╔══
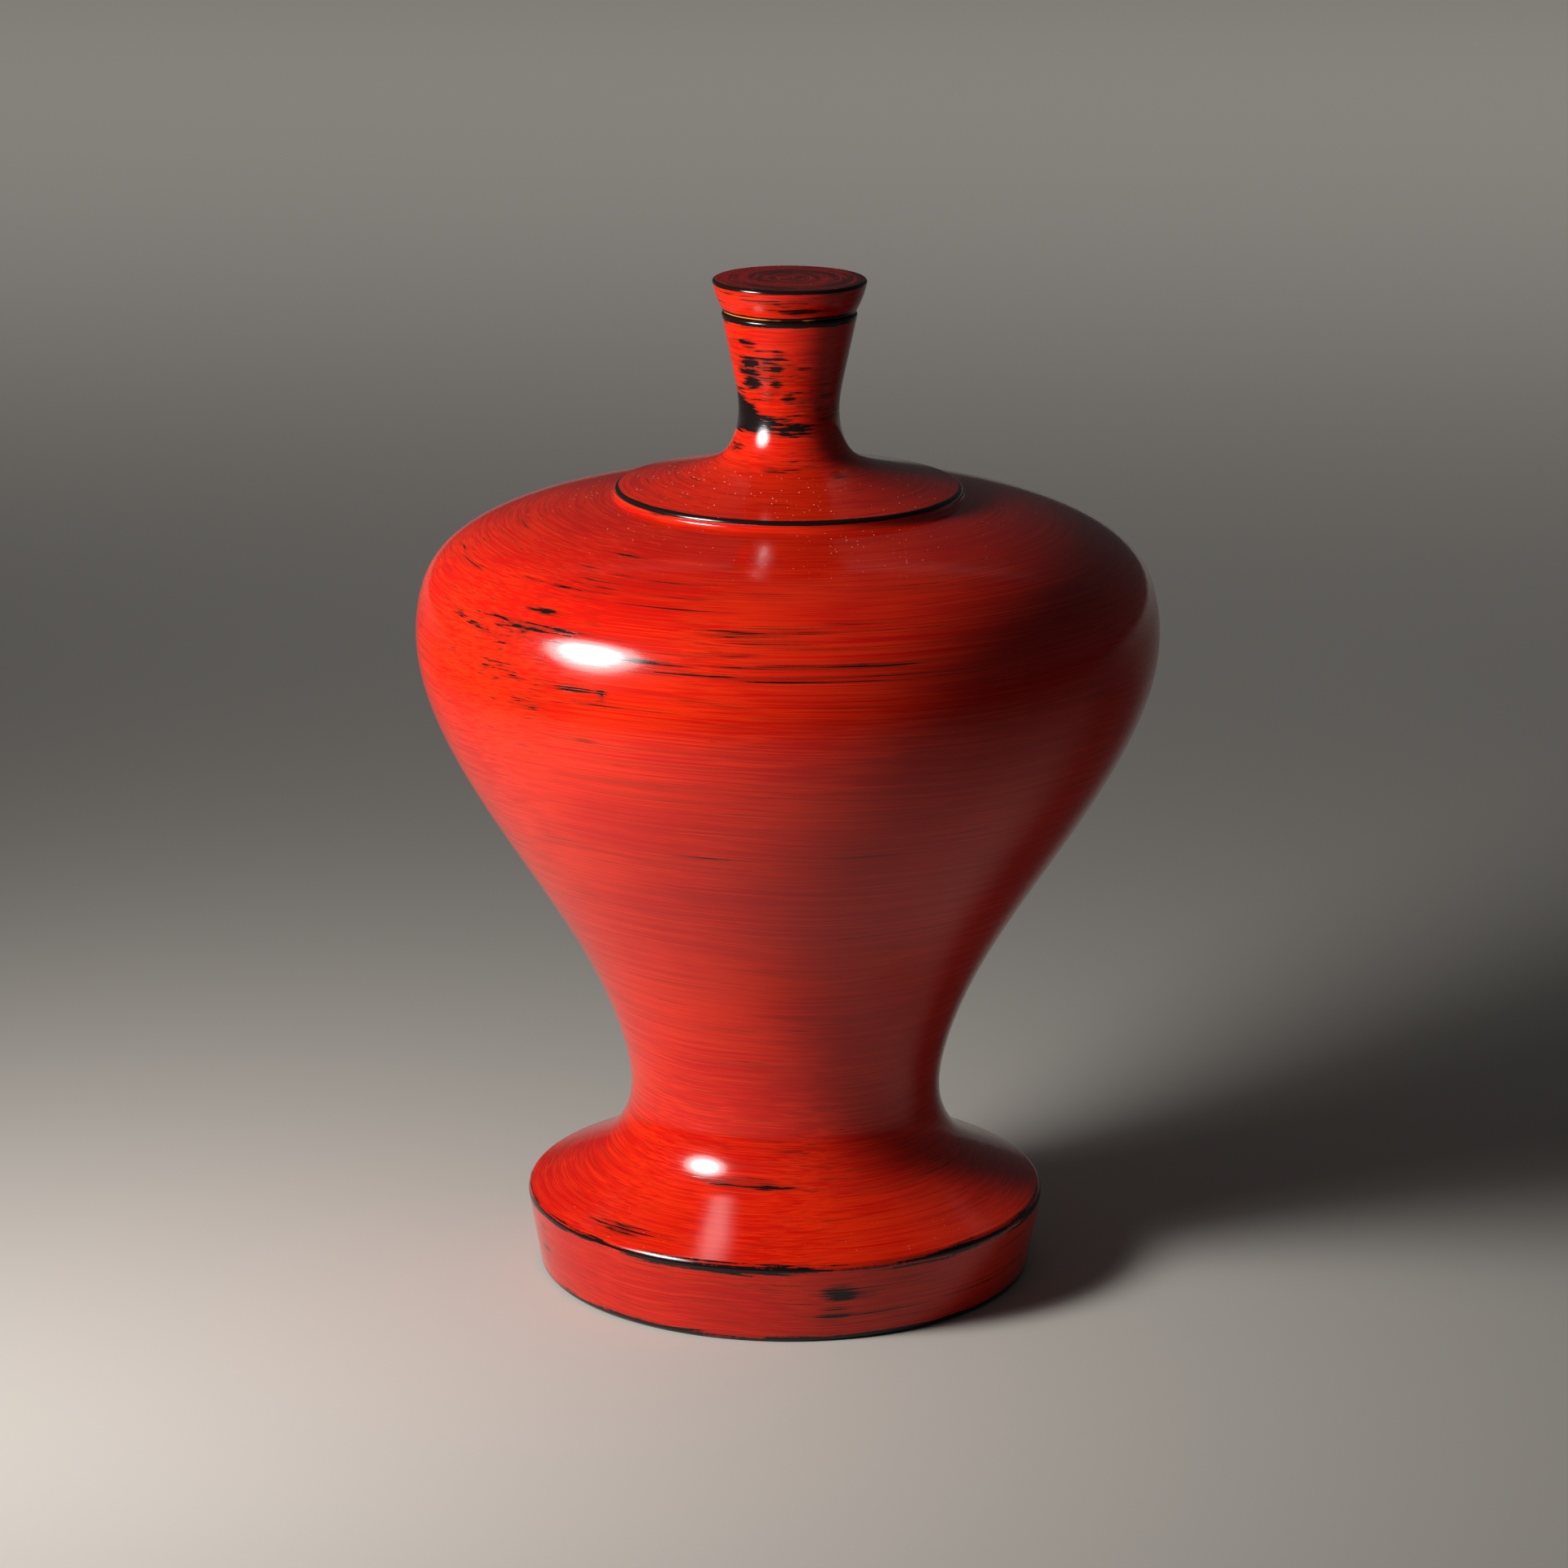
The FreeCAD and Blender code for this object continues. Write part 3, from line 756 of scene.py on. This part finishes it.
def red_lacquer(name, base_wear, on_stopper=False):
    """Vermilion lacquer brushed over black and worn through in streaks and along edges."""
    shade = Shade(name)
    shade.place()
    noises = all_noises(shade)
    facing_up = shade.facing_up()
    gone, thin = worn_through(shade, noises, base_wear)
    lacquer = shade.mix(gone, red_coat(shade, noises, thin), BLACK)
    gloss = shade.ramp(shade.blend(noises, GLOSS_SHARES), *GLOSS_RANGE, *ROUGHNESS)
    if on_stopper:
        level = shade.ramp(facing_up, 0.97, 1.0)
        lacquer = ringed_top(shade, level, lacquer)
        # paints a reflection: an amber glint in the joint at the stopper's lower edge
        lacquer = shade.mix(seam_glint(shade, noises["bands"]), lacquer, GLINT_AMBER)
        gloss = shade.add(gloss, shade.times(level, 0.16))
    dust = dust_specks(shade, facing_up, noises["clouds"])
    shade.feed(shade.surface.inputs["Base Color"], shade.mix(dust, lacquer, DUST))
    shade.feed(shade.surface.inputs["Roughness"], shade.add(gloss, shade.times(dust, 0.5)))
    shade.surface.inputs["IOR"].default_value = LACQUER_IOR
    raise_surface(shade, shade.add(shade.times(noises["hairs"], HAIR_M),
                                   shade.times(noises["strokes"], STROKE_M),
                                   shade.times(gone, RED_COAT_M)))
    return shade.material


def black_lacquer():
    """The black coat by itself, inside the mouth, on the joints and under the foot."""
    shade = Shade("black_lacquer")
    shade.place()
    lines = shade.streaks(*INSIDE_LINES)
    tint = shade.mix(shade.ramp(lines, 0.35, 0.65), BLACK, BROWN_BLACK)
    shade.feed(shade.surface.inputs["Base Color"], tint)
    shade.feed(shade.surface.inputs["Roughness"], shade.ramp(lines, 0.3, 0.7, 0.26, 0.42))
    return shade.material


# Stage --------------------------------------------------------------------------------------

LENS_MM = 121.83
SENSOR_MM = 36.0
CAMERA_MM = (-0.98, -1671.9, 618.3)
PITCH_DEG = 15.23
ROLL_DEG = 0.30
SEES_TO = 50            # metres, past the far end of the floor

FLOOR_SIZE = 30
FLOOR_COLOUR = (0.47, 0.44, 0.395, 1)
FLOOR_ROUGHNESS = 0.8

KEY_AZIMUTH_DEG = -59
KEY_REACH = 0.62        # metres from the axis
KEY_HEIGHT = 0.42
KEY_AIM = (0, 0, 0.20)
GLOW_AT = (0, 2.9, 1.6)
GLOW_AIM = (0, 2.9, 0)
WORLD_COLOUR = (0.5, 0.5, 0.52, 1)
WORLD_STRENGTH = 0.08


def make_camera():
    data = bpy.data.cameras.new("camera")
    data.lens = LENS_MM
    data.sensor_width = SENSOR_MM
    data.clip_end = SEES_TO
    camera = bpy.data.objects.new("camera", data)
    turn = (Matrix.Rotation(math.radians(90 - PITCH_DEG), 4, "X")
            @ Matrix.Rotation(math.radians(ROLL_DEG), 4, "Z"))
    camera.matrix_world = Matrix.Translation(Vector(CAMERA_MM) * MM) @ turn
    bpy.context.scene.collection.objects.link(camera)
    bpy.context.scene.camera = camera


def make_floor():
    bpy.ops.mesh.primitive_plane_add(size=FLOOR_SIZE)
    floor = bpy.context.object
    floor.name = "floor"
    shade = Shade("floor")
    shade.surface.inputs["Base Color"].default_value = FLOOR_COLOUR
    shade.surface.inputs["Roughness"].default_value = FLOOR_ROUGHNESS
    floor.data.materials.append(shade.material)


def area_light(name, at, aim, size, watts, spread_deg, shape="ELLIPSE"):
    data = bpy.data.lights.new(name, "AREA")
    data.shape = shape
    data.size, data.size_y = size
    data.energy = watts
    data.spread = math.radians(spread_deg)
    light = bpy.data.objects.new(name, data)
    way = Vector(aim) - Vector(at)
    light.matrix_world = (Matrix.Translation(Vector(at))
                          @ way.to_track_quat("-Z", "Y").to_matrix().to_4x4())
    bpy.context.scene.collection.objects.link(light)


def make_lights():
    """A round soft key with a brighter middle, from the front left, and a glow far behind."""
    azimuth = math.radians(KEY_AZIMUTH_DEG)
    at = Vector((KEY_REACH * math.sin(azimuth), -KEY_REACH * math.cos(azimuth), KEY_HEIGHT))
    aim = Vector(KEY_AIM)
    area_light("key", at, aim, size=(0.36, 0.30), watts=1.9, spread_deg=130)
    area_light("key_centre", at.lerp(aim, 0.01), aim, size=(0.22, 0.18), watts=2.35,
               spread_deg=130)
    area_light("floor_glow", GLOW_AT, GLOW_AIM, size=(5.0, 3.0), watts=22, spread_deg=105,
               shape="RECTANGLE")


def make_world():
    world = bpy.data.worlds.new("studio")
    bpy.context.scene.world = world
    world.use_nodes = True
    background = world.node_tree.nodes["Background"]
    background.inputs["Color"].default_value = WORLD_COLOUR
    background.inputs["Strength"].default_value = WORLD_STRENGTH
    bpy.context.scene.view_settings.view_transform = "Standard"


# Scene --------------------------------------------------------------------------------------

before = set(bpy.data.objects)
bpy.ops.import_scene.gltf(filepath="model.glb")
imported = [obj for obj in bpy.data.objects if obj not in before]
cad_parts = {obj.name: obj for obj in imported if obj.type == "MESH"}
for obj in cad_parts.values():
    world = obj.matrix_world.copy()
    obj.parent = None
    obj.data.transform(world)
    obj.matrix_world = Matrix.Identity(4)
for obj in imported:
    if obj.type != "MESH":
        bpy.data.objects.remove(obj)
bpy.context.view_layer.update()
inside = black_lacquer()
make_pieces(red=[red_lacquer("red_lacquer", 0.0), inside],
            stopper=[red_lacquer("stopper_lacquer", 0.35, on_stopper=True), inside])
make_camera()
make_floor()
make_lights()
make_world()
╚══
Your task is to reproduce, exactly and exclusively, the lines from the one holding "imported = [obj" through the final line of the listing.

→ Solution to the exercise
imported = [obj for obj in bpy.data.objects if obj not in before]
cad_parts = {obj.name: obj for obj in imported if obj.type == "MESH"}
for obj in cad_parts.values():
    world = obj.matrix_world.copy()
    obj.parent = None
    obj.data.transform(world)
    obj.matrix_world = Matrix.Identity(4)
for obj in imported:
    if obj.type != "MESH":
        bpy.data.objects.remove(obj)
bpy.context.view_layer.update()
inside = black_lacquer()
make_pieces(red=[red_lacquer("red_lacquer", 0.0), inside],
            stopper=[red_lacquer("stopper_lacquer", 0.35, on_stopper=True), inside])
make_camera()
make_floor()
make_lights()
make_world()